SET EXERCISE
Start at the line containing "Model this object", stop at the line containing "right_door_angle = 34.1", and set down every line in that stretch exactly as written, and nothing else.

══ DATA

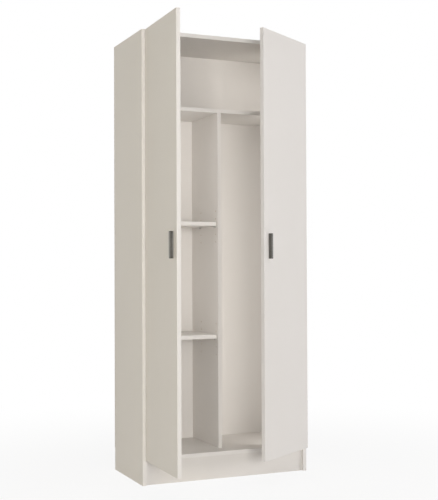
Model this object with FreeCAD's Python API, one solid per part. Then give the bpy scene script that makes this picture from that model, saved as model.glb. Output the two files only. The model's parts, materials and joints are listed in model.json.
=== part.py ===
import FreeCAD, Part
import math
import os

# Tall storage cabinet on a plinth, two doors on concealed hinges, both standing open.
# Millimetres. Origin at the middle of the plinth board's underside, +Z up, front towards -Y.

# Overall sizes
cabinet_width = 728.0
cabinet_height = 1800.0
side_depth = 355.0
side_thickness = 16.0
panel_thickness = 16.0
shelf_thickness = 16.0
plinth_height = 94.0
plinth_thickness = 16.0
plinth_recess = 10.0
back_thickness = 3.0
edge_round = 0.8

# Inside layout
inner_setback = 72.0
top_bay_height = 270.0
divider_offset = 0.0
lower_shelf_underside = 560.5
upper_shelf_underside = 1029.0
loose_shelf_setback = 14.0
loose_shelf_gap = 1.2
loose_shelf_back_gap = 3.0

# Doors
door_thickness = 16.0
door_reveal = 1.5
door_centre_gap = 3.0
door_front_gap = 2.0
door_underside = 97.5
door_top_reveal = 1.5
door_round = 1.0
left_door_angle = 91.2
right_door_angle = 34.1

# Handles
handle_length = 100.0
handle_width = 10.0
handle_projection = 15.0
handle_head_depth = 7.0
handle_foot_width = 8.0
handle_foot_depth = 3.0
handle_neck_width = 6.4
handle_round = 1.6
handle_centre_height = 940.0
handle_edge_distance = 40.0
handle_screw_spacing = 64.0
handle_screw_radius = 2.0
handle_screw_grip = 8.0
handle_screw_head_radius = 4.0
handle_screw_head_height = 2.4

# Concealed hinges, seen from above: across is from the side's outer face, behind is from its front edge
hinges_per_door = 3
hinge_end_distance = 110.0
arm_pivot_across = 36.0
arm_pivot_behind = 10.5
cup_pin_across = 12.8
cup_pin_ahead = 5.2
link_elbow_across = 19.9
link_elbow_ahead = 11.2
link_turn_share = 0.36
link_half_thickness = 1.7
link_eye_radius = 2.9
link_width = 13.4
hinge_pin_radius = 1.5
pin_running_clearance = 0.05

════
══ DATA

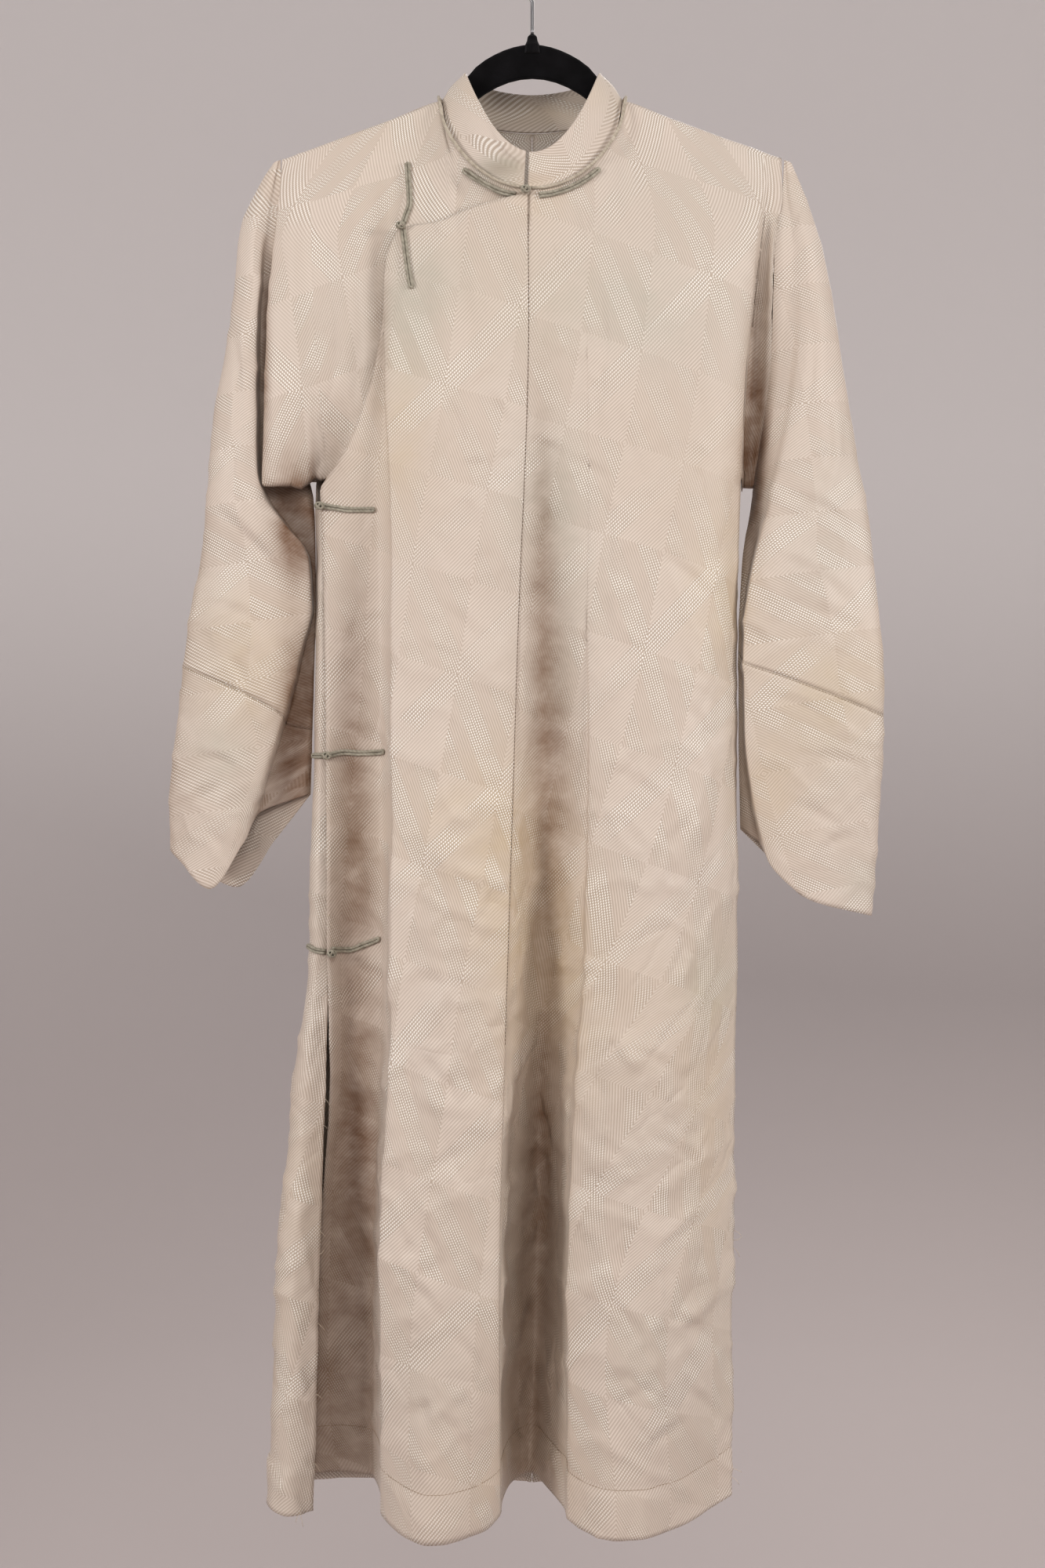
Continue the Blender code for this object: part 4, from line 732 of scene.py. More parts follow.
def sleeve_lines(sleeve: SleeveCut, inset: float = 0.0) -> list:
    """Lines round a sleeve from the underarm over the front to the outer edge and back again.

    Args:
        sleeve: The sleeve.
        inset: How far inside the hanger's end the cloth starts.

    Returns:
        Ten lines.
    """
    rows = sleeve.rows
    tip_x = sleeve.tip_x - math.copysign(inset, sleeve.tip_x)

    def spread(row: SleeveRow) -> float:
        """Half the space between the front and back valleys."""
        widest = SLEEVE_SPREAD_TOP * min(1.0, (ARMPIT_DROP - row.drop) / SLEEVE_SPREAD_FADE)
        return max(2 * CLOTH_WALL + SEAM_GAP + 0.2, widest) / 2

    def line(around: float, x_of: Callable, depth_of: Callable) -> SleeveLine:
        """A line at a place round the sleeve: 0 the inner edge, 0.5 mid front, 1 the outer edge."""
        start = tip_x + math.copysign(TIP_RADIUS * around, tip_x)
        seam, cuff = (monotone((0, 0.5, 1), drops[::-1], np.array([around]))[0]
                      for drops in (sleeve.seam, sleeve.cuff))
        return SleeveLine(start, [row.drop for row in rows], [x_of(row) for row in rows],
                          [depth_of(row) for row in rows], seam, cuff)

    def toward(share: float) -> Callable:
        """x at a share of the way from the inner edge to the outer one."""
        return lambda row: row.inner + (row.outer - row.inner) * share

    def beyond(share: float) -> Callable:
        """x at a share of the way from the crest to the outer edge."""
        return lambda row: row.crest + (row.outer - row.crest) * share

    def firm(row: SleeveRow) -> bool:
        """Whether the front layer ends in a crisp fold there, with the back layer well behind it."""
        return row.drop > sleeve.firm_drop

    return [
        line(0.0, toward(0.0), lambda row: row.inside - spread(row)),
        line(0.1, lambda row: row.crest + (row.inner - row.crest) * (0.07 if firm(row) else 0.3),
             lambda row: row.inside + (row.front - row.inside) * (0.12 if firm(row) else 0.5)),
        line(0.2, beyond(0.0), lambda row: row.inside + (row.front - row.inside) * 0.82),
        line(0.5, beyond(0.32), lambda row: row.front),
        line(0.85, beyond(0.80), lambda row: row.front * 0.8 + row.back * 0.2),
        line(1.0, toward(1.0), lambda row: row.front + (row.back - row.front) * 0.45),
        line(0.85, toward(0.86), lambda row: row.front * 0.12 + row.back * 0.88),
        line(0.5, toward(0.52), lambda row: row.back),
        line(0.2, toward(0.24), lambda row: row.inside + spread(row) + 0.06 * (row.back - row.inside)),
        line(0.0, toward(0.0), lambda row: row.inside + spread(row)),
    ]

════

TASK RESULT
Model this object with FreeCAD's Python API, one solid per part. Then give the bpy scene script that makes this picture from that model, saved as model.glb. Output the two files only. The model's parts, materials and joints are listed in model.json.
=== part.py ===
import FreeCAD, Part
import math
import os

# Tall storage cabinet on a plinth, two doors on concealed hinges, both standing open.
# Millimetres. Origin at the middle of the plinth board's underside, +Z up, front towards -Y.

# Overall sizes
cabinet_width = 728.0
cabinet_height = 1800.0
side_depth = 355.0
side_thickness = 16.0
panel_thickness = 16.0
shelf_thickness = 16.0
plinth_height = 94.0
plinth_thickness = 16.0
plinth_recess = 10.0
back_thickness = 3.0
edge_round = 0.8

# Inside layout
inner_setback = 72.0
top_bay_height = 270.0
divider_offset = 0.0
lower_shelf_underside = 560.5
upper_shelf_underside = 1029.0
loose_shelf_setback = 14.0
loose_shelf_gap = 1.2
loose_shelf_back_gap = 3.0

# Doors
door_thickness = 16.0
door_reveal = 1.5
door_centre_gap = 3.0
door_front_gap = 2.0
door_underside = 97.5
door_top_reveal = 1.5
door_round = 1.0
left_door_angle = 91.2
right_door_angle = 34.1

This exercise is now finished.